So you really won't believe that I actually like this recipe, but I LOVE IT! It reminded me of Annette's Chicken Salad only this has curry. (Everything is better with curry)
4 c. diced cooked chicken
1 1/2 c celery, thinly sliced
2 c. red* grapes
3 c. cooked wheat berries**
1/2 c. chopped walnuts (I used almonds)
1/2 c. golden raisins
Dressing:
1/4 c evaporated canned milk
1 c. mayo
1/2 c. apricot preserves
1/4 c. rice wine vinegar
2 T. curry powder (You may be able to use less, but I won't do more.)
1/2 t. salt and pepper
Blend dressing ingredients and gently toss with salad ingredients. Refrigerate for at least 1 hour before serving. Serve with mixed greens or inside a fresh croissant.

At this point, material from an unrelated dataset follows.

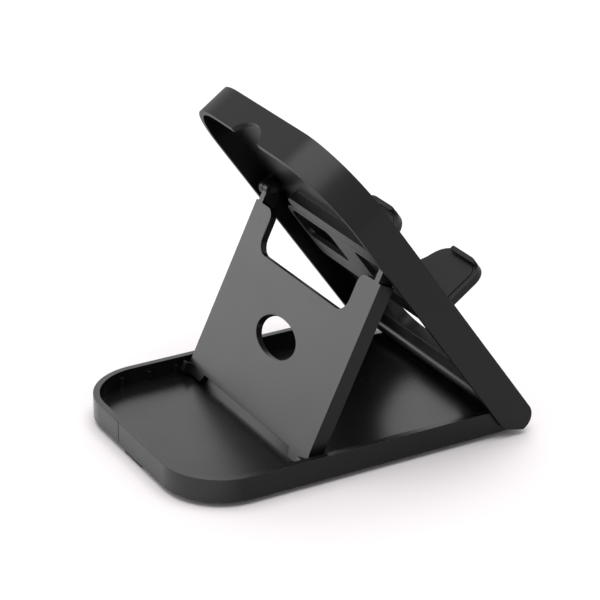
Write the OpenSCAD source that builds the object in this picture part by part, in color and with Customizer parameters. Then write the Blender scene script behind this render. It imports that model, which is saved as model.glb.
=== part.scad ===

* Green grapes would make this look funny. Red grapes are certainly better.
**To make wheat berries:
VERY EASY
1 part whole wheat kernels
2 - 3 parts water
1/2 - 1 t. salt
Exact measurements are not necessary. As long as it is 2 to 1 it will work. Cover the wheat with water approx. 2" above the level of the wheat, in a large heavy pan. Bring to a boil, then turn off heat and let stand for 1 1/2 - 2 hours. At that time bring to a boil again, adding more water if needed. Turn off heat and let stand for 15 - 20 minutes. Stir in salt to taste. Drain all remaining waters from cooked wheat berries.
Store in a tightly covered bowl, plastic container, or heavy-duty, self-sealing, plastic freezer bag. This will keep 2 weeks in the refrigerator.